> _GIVEN PROBLEM_:
Copy each line of the listing below exactly.

> _SUPPLIED INFORMATION_:
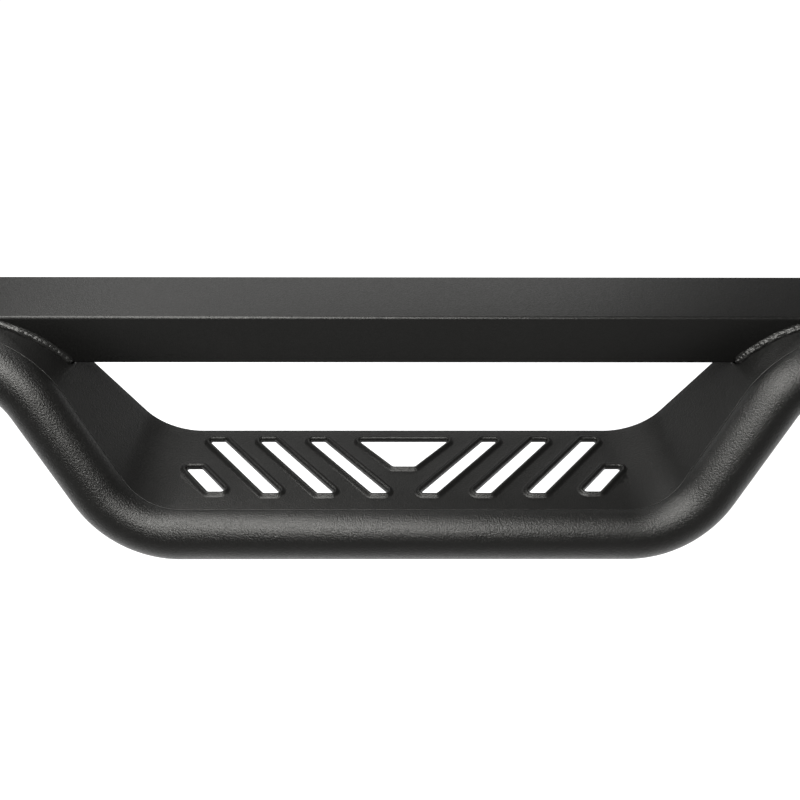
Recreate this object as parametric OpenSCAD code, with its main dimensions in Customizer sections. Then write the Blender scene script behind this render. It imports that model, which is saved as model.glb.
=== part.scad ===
// Running board with two drop steps: a rectangular main tube carries two bent round
// hoops, each floored by a slotted step plate, and bolts to the vehicle on three brackets.
// X runs along the board, -Y points away from the vehicle, +Z is up.
// The origin is the centre of the middle bracket's bolt pattern, on its vehicle-side face.

/* [Main tube] */
// Overall length of the rectangular tube
board_length = 2100; // [1950:10:2400]
// Depth of the rectangular tube, front to back
tube_depth = 76.2; // [70:0.1:80]
// Height of the rectangular tube
tube_height = 50.8; // [48:0.1:55]
// Wall thickness of the rectangular tube
tube_wall = 3; // [2:0.1:4]
// Outer corner radius of the rectangular tube
tube_corner_r = 3.6; // [3.5:0.1:5]

/* [Step hoops] */
// Distance between the centres of the two steps
hoop_spacing = 1000; // [960:5:1040]
// Outside diameter of the hoop tube
hoop_od = 50.8; // [48:0.1:51]
// Wall thickness of the hoop tube
hoop_wall = 2.6; // [2:0.1:4]
// Width between the theoretical lower corners of the hoop's centre line
hoop_width = 520.4; // [500:0.2:540]
// Height from the hoop's lower centre line to its upper one
hoop_drop = 153; // [140:0.5:165]
// Distance the lower run stands out in front of the upper runs
hoop_outset = 70.3; // [60:0.1:80]
// Angle of each hoop bend
bend_angle = 60; // [55:0.5:62]
// Centre line radius of each hoop bend
bend_radius = 87; // [80:0.5:95]
// Straight run at each upper end of a hoop
hoop_end_run = 40; // [30:1:45]

/* [Step plate] */
// Sheet thickness of the step plate
plate_t = 3; // [2:0.1:4]
// Height of the plate's top face above the hoop's centre line
plate_rise = 24.8; // [24:0.1:25]
// Distance the plate's free edge reaches back under the main tube
plate_reach = 23.2; // [15:0.1:30]
// Top face radius of the two lower bends
plate_lower_r = 64; // [55:0.5:66]
// Top face radius of the two upper bends
plate_upper_r = 114; // [105:0.5:120]

/* [Slots] */
// Slot width, measured along the board
slot_width = 17.8; // [16:0.1:21]
// Distance from one slot to the next
slot_pitch = 51.6; // [50:0.1:53]
// Distance from the step's centre to the middle of the first slot
slot_first_x = 52.5; // [52:0.1:54]
// Lean of each slot away from the direction across the board
slot_lean = 41.4; // [40:0.1:43]
// Corner radius of the slots
slot_corner_r = 3; // [2.5:0.1:4]
// Height of the raised lip round each slot
lip_height = 2.8; // [1.5:0.1:3]
// Width of the raised lip round each slot
lip_width = 3; // [2:0.1:3.5]

/* [Brackets] */
// Width of each bracket
bracket_width = 90; // [84:1:110]
// Sheet thickness of each bracket
bracket_t = 5; // [4:0.5:6]
// Distance from the centre of the board to each outer bracket
bracket_x = 972; // [966:1:978]
// Gap between the main tube and the vehicle's mounting face
stand_off = 45; // [40:1:60]
// Distance from the bolt pattern down to the underside of the main tube
mount_drop = 105; // [100:1:120]
// Distance between the two slotted holes
mount_spacing = 50; // [46:1:52]
// End-to-end length of a slotted hole
mount_slot_length = 20; // [18:0.5:22]
// Half the width of a slotted hole
mount_slot_r = 5.5; // [5.3:0.1:6]

/* [Hidden] */
$fn = 64;
eps = 1;
tube_back_y = -stand_off;
tube_front_y = tube_back_y - tube_depth;
tube_bottom_z = -mount_drop;
half_length = board_length / 2;

hoop_r = hoop_od / 2;
hoop_bore_r = hoop_r - hoop_wall;
hoop_top_z = tube_height / 2;
hoop_low_z = hoop_top_z - hoop_drop;
hoop_top_y = -hoop_r;
hoop_low_y = hoop_top_y - hoop_outset;
hoop_tilt = atan(hoop_outset / hoop_drop);
hoop_rise = norm([hoop_drop, hoop_outset]);
bend_tangent = bend_radius * tan(bend_angle / 2);
low_corner_x = hoop_width / 2;
high_corner_x = low_corner_x + hoop_rise / tan(bend_angle);
low_run_x = low_corner_x - bend_tangent;
high_run_x = high_corner_x + bend_tangent;
leg_run = hoop_rise / sin(bend_angle) - 2 * bend_tangent;
hoop_end_x = high_run_x + hoop_end_run;
end_disc_t = 3;
// A formed bend is fuller than the straights beside it, which run a little way into it.
bend_swell = 0.25;
bend_lap = 1;

plate_angle = atan(tan(bend_angle) * cos(hoop_tilt));
plate_shift = plate_rise * tan(plate_angle / 2);
plate_low_z = hoop_low_z + plate_rise;
plate_high_z = hoop_top_z + plate_rise;
plate_low_x = low_corner_x - plate_shift - plate_lower_r * tan(plate_angle / 2);
plate_high_x = high_corner_x - plate_shift + plate_upper_r * tan(plate_angle / 2);
plate_end_x = plate_high_x + 24;
plate_depth = plate_reach - hoop_low_y + hoop_r;
bend_steps = 12;

seam_offset = 8.5;
seam_steps = 8;
corner_steps = 5;
slot_top_y = 7.9;
slot_bottom_y = -69.5;
slot_mid_y = -35;
short_top_y = -33;
short_bottom_y = -67.6;
centre_bottom_y = -33;
centre_top_half = 48.6;
centre_bottom_half = 10.6;

weld_r = 4;
weld_start_z = 2;
stitch_r = 3;
stitch_length = 60;
stitch_pitch = 130;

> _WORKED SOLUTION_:
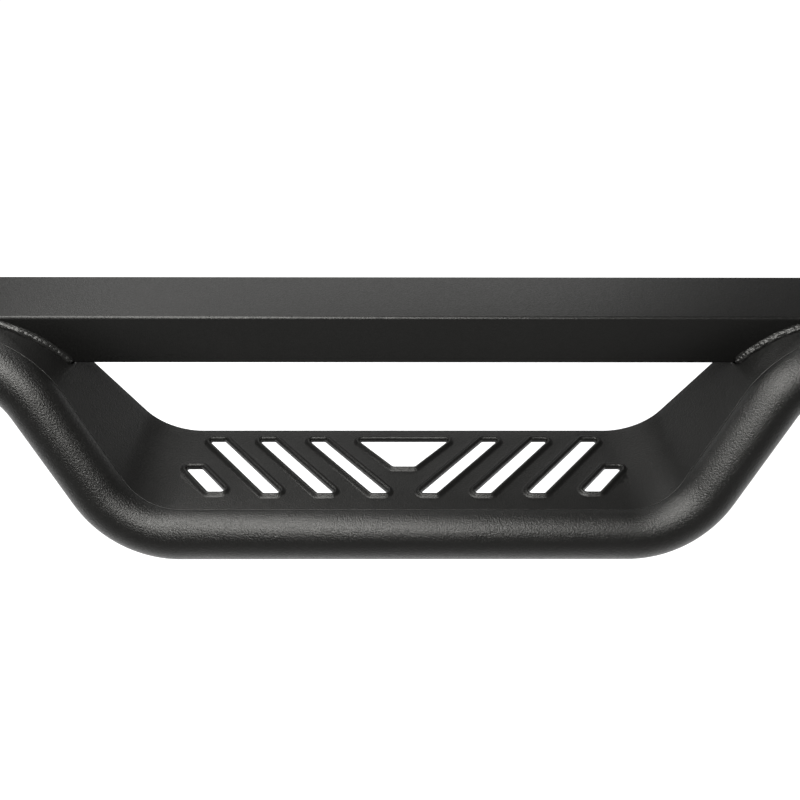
Recreate this object as parametric OpenSCAD code, with its main dimensions in Customizer sections. Then write the Blender scene script behind this render. It imports that model, which is saved as model.glb.
=== part.scad ===
// Running board with two drop steps: a rectangular main tube carries two bent round
// hoops, each floored by a slotted step plate, and bolts to the vehicle on three brackets.
// X runs along the board, -Y points away from the vehicle, +Z is up.
// The origin is the centre of the middle bracket's bolt pattern, on its vehicle-side face.

/* [Main tube] */
// Overall length of the rectangular tube
board_length = 2100; // [1950:10:2400]
// Depth of the rectangular tube, front to back
tube_depth = 76.2; // [70:0.1:80]
// Height of the rectangular tube
tube_height = 50.8; // [48:0.1:55]
// Wall thickness of the rectangular tube
tube_wall = 3; // [2:0.1:4]
// Outer corner radius of the rectangular tube
tube_corner_r = 3.6; // [3.5:0.1:5]

/* [Step hoops] */
// Distance between the centres of the two steps
hoop_spacing = 1000; // [960:5:1040]
// Outside diameter of the hoop tube
hoop_od = 50.8; // [48:0.1:51]
// Wall thickness of the hoop tube
hoop_wall = 2.6; // [2:0.1:4]
// Width between the theoretical lower corners of the hoop's centre line
hoop_width = 520.4; // [500:0.2:540]
// Height from the hoop's lower centre line to its upper one
hoop_drop = 153; // [140:0.5:165]
// Distance the lower run stands out in front of the upper runs
hoop_outset = 70.3; // [60:0.1:80]
// Angle of each hoop bend
bend_angle = 60; // [55:0.5:62]
// Centre line radius of each hoop bend
bend_radius = 87; // [80:0.5:95]
// Straight run at each upper end of a hoop
hoop_end_run = 40; // [30:1:45]

/* [Step plate] */
// Sheet thickness of the step plate
plate_t = 3; // [2:0.1:4]
// Height of the plate's top face above the hoop's centre line
plate_rise = 24.8; // [24:0.1:25]
// Distance the plate's free edge reaches back under the main tube
plate_reach = 23.2; // [15:0.1:30]
// Top face radius of the two lower bends
plate_lower_r = 64; // [55:0.5:66]
// Top face radius of the two upper bends
plate_upper_r = 114; // [105:0.5:120]

/* [Slots] */
// Slot width, measured along the board
slot_width = 17.8; // [16:0.1:21]
// Distance from one slot to the next
slot_pitch = 51.6; // [50:0.1:53]
// Distance from the step's centre to the middle of the first slot
slot_first_x = 52.5; // [52:0.1:54]
// Lean of each slot away from the direction across the board
slot_lean = 41.4; // [40:0.1:43]
// Corner radius of the slots
slot_corner_r = 3; // [2.5:0.1:4]
// Height of the raised lip round each slot
lip_height = 2.8; // [1.5:0.1:3]
// Width of the raised lip round each slot
lip_width = 3; // [2:0.1:3.5]

/* [Brackets] */
// Width of each bracket
bracket_width = 90; // [84:1:110]
// Sheet thickness of each bracket
bracket_t = 5; // [4:0.5:6]
// Distance from the centre of the board to each outer bracket
bracket_x = 972; // [966:1:978]
// Gap between the main tube and the vehicle's mounting face
stand_off = 45; // [40:1:60]
// Distance from the bolt pattern down to the underside of the main tube
mount_drop = 105; // [100:1:120]
// Distance between the two slotted holes
mount_spacing = 50; // [46:1:52]
// End-to-end length of a slotted hole
mount_slot_length = 20; // [18:0.5:22]
// Half the width of a slotted hole
mount_slot_r = 5.5; // [5.3:0.1:6]

/* [Hidden] */
$fn = 64;
eps = 1;
tube_back_y = -stand_off;
tube_front_y = tube_back_y - tube_depth;
tube_bottom_z = -mount_drop;
half_length = board_length / 2;

hoop_r = hoop_od / 2;
hoop_bore_r = hoop_r - hoop_wall;
hoop_top_z = tube_height / 2;
hoop_low_z = hoop_top_z - hoop_drop;
hoop_top_y = -hoop_r;
hoop_low_y = hoop_top_y - hoop_outset;
hoop_tilt = atan(hoop_outset / hoop_drop);
hoop_rise = norm([hoop_drop, hoop_outset]);
bend_tangent = bend_radius * tan(bend_angle / 2);
low_corner_x = hoop_width / 2;
high_corner_x = low_corner_x + hoop_rise / tan(bend_angle);
low_run_x = low_corner_x - bend_tangent;
high_run_x = high_corner_x + bend_tangent;
leg_run = hoop_rise / sin(bend_angle) - 2 * bend_tangent;
hoop_end_x = high_run_x + hoop_end_run;
end_disc_t = 3;
// A formed bend is fuller than the straights beside it, which run a little way into it.
bend_swell = 0.25;
bend_lap = 1;

plate_angle = atan(tan(bend_angle) * cos(hoop_tilt));
plate_shift = plate_rise * tan(plate_angle / 2);
plate_low_z = hoop_low_z + plate_rise;
plate_high_z = hoop_top_z + plate_rise;
plate_low_x = low_corner_x - plate_shift - plate_lower_r * tan(plate_angle / 2);
plate_high_x = high_corner_x - plate_shift + plate_upper_r * tan(plate_angle / 2);
plate_end_x = plate_high_x + 24;
plate_depth = plate_reach - hoop_low_y + hoop_r;
bend_steps = 12;

seam_offset = 8.5;
seam_steps = 8;
corner_steps = 5;
slot_top_y = 7.9;
slot_bottom_y = -69.5;
slot_mid_y = -35;
short_top_y = -33;
short_bottom_y = -67.6;
centre_bottom_y = -33;
centre_top_half = 48.6;
centre_bottom_half = 10.6;

weld_r = 4;
weld_start_z = 2;
stitch_r = 3;
stitch_length = 60;
stitch_pitch = 130;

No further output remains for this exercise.